_Exercise task_
List each line in which the string "that" appears.

_Exercise inputs_

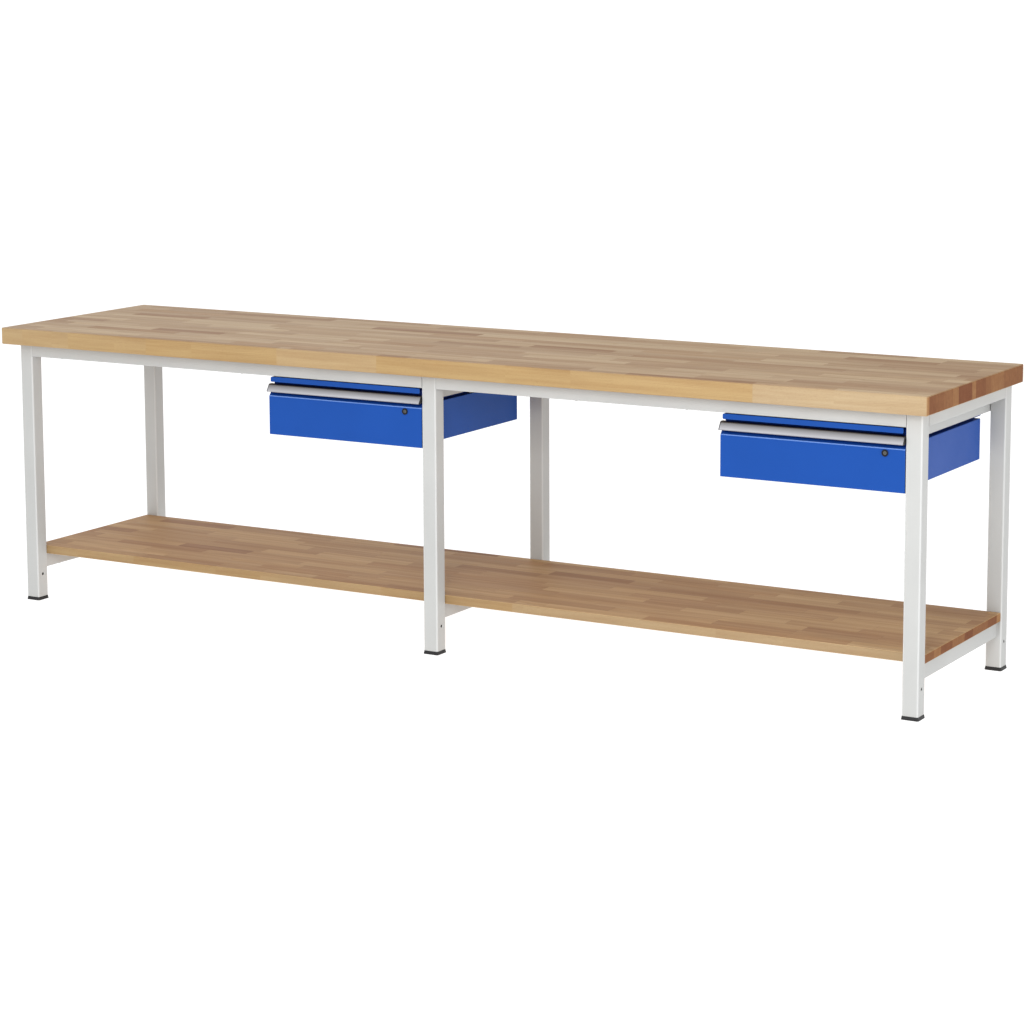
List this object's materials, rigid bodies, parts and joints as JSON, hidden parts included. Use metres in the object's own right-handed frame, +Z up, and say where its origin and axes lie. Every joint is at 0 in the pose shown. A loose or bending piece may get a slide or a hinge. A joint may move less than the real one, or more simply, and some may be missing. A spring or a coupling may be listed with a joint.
{
  "type": "workbench",
  "caption": "Long workshop bench with a solid wood worktop and low shelf on welded tube frames, with shallow lockable steel drawers hung under the worktop.",
  "frame": {"origin": "on the floor, below the middle of the worktop", "axes": "+X along the bench to the right seen from the front, +Y from the drawers to the back, +Z up"},
  "size_m": [3, 0.7, 0.85],
  "materials": {
    "beech": "oiled",
    "grey_coat": "satin powder coat",
    "blue_coat": "satin powder coat",
    "black_plastic": "matte",
    "anodised": "satin anodised",
    "zinc_steel": "zinc plated",
    "black_metal": "gloss black",
    "lock_steel": "polished"
  },
  "bodies": {
    "bench": {"worktop": "beech", "shelf": "beech", "leg_front_left": "grey_coat", "foot_cap_front_left": "black_plastic", "leg_back_left": "grey_coat", "foot_cap_back_left": "black_plastic", "top_cross_rail_left": "grey_coat", "lower_cross_rail_left": "grey_coat", "leg_front_middle": "grey_coat", "foot_cap_front_middle": "black_plastic", "leg_back_middle": "grey_coat", "foot_cap_back_middle": "black_plastic", "top_cross_rail_middle": "grey_coat", "lower_cross_rail_middle": "grey_coat", "leg_front_right": "grey_coat", "foot_cap_front_right": "black_plastic", "leg_back_right": "grey_coat", "foot_cap_back_right": "black_plastic", "top_cross_rail_right": "grey_coat", "lower_cross_rail_right": "grey_coat", "front_rail_left": "grey_coat", "rear_rail_left": "grey_coat", "front_rail_right": "grey_coat", "rear_rail_right": "grey_coat", "left_hanger_rail_left": "grey_coat", "left_hanger_rail_right": "grey_coat", "left_housing_lid": "blue_coat", "left_housing_side_left": "blue_coat", "left_housing_side_right": "blue_coat", "left_housing_back": "blue_coat", "left_housing_fascia": "blue_coat", "left_slide_outer": "zinc_steel", "right_hanger_rail_left": "grey_coat", "right_hanger_rail_right": "grey_coat", "right_housing_lid": "blue_coat", "right_housing_side_left": "blue_coat", "right_housing_side_right": "blue_coat", "right_housing_back": "blue_coat", "right_housing_fascia": "blue_coat", "right_slide_outer": "zinc_steel"},
    "left_slide_middle": {"left_slide_middle": "zinc_steel"},
    "left_drawer": {"left_drawer_tray": "grey_coat", "left_drawer_front": "blue_coat", "left_handle": "anodised", "left_handle_caps": "black_plastic", "left_slide_inner": "zinc_steel", "left_lock_case": "black_metal"},
    "left_lock": {"left_lock_plug": "lock_steel", "left_lock_cam": "zinc_steel"},
    "right_slide_middle": {"right_slide_middle": "zinc_steel"},
    "right_drawer": {"right_drawer_tray": "grey_coat", "right_drawer_front": "blue_coat", "right_handle": "anodised", "right_handle_caps": "black_plastic", "right_slide_inner": "zinc_steel", "right_lock_case": "black_metal"},
    "right_lock": {"right_lock_plug": "lock_steel", "right_lock_cam": "zinc_steel"}
  },
  "joints": [
    {"name": "left_drawer_slide", "type": "slide", "parent": "bench", "child": "left_drawer", "axis": [0, -1, 0], "range_m": [0, 0.45]},
    {"name": "left_middle_slide", "type": "slide", "parent": "bench", "child": "left_slide_middle", "axis": [0, -1, 0], "range_m": [0, 0.225]},
    {"name": "left_lock_turn", "type": "hinge", "parent": "left_drawer", "child": "left_lock", "pos_m": [-0.0785, -0.29, 0.69], "axis": [0, 1, 0], "range_deg": [0, 90]},
    {"name": "right_drawer_slide", "type": "slide", "parent": "bench", "child": "right_drawer", "axis": [0, -1, 0], "range_m": [0, 0.45]},
    {"name": "right_middle_slide", "type": "slide", "parent": "bench", "child": "right_slide_middle", "axis": [0, -1, 0], "range_m": [0, 0.225]},
    {"name": "right_lock_turn", "type": "hinge", "parent": "right_drawer", "child": "right_lock", "pos_m": [1.369, -0.29, 0.69], "axis": [0, 1, 0], "range_deg": [0, 90]}
  ],
  "couplings": [
    {"joint": "left_middle_slide", "follows": "left_drawer_slide", "ratio": 0.5},
    {"joint": "right_middle_slide", "follows": "right_drawer_slide", "ratio": 0.5}
  ]
}
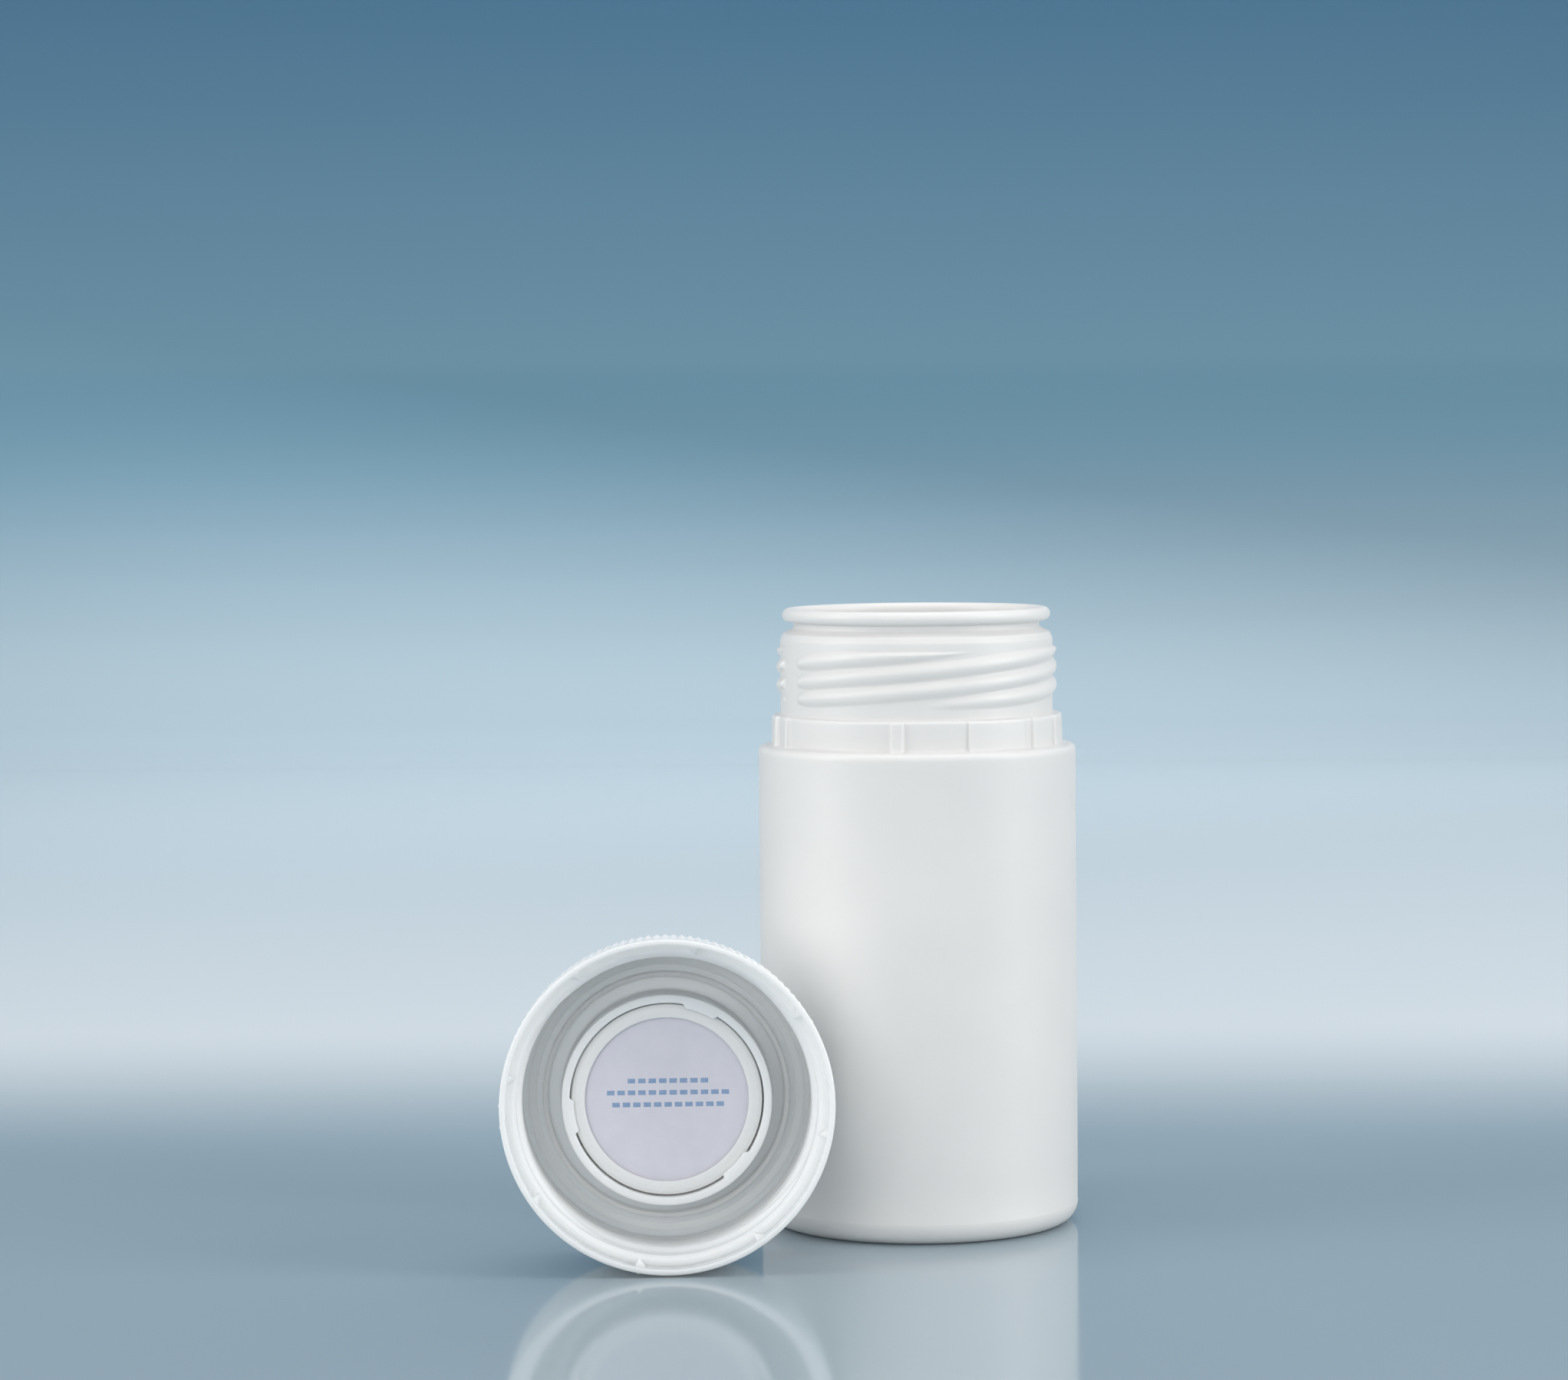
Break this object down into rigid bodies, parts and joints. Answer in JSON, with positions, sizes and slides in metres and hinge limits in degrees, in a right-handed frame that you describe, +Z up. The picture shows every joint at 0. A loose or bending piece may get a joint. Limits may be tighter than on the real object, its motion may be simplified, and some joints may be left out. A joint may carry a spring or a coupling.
{
  "type": "prescription vial",
  "caption": "Wide-mouth plastic tablet container with a screw neck, and its knurled screw closure lying open beside it with a desiccant canister.",
  "frame": {"origin": "on the container's axis, in the plane that it stands on, at the middle of its base", "axes": "+Z up along the container's axis; -Y is the front, where the closure's open end faces"},
  "size_m": [0.0906, 0.0745, 0.099],
  "materials": {
    "container_plastic": "satin white HDPE, slightly translucent",
    "closure_plastic": "satin white polyethylene, translucent where thin",
    "canister_plastic": "smooth white polyethylene",
    "card": "uncoated lilac-grey card with rows of blue print reduced to plain dashes",
    "desiccant": "silica gel beads"
  },
  "bodies": {
    "container": {"container": "container_plastic"},
    "closure_centre": {"desiccant_bead_01": "desiccant"},
    "closure_canister": {"desiccant_canister": "canister_plastic"},
    "closure": {"closure_shell": "closure_plastic", "tamper_ring": "closure_plastic", "card_disc": "card", "desiccant_bead_02": "desiccant", "desiccant_bead_03": "desiccant", "desiccant_bead_04": "desiccant", "desiccant_bead_05": "desiccant", "desiccant_bead_06": "desiccant", "desiccant_bead_07": "desiccant", "desiccant_bead_08": "desiccant", "desiccant_bead_09": "desiccant", "desiccant_bead_10": "desiccant", "desiccant_bead_11": "desiccant", "desiccant_bead_12": "desiccant", "desiccant_bead_13": "desiccant", "desiccant_bead_14": "desiccant", "desiccant_bead_15": "desiccant", "desiccant_bead_16": "desiccant", "desiccant_bead_17": "desiccant", "desiccant_bead_18": "desiccant", "desiccant_bead_19": "desiccant", "desiccant_bead_20": "desiccant", "desiccant_bead_21": "desiccant", "desiccant_bead_22": "desiccant", "desiccant_bead_23": "desiccant", "desiccant_bead_24": "desiccant", "desiccant_bead_25": "desiccant", "desiccant_bead_26": "desiccant", "desiccant_bead_27": "desiccant", "desiccant_bead_28": "desiccant", "desiccant_bead_29": "desiccant", "desiccant_bead_30": "desiccant", "desiccant_bead_31": "desiccant", "desiccant_bead_32": "desiccant", "desiccant_bead_33": "desiccant", "desiccant_bead_34": "desiccant", "desiccant_bead_35": "desiccant", "desiccant_bead_36": "desiccant", "desiccant_bead_37": "desiccant"}
  },
  "joints": [
    {"name": "closure_lift", "type": "slide", "parent": "container", "child": "closure_centre", "axis": [0, 0, 1], "range_m": [0, 0.11]},
    {"name": "closure_tip", "type": "hinge", "parent": "closure_centre", "child": "closure_canister", "pos_m": [-0.03993, -0.03247, 0.02504], "axis": [0.9994, 0.0349, 0], "range_deg": [0, 92.6]},
    {"name": "closure_turn", "type": "hinge", "parent": "closure_canister", "child": "closure", "pos_m": [-0.03993, -0.03247, 0.02504], "axis": [-0.0349, 0.9984, -0.0454], "continuous": true}
  ]
}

_Final result_
Break this object down into rigid bodies, parts and joints. Answer in JSON, with positions, sizes and slides in metres and hinge limits in degrees, in a right-handed frame that you describe, +Z up. The picture shows every joint at 0. A loose or bending piece may get a joint. Limits may be tighter than on the real object, its motion may be simplified, and some joints may be left out. A joint may carry a spring or a coupling.
  "frame": {"origin": "on the container's axis, in the plane that it stands on, at the middle of its base", "axes": "+Z up along the container's axis; -Y is the front, where the closure's open end faces"},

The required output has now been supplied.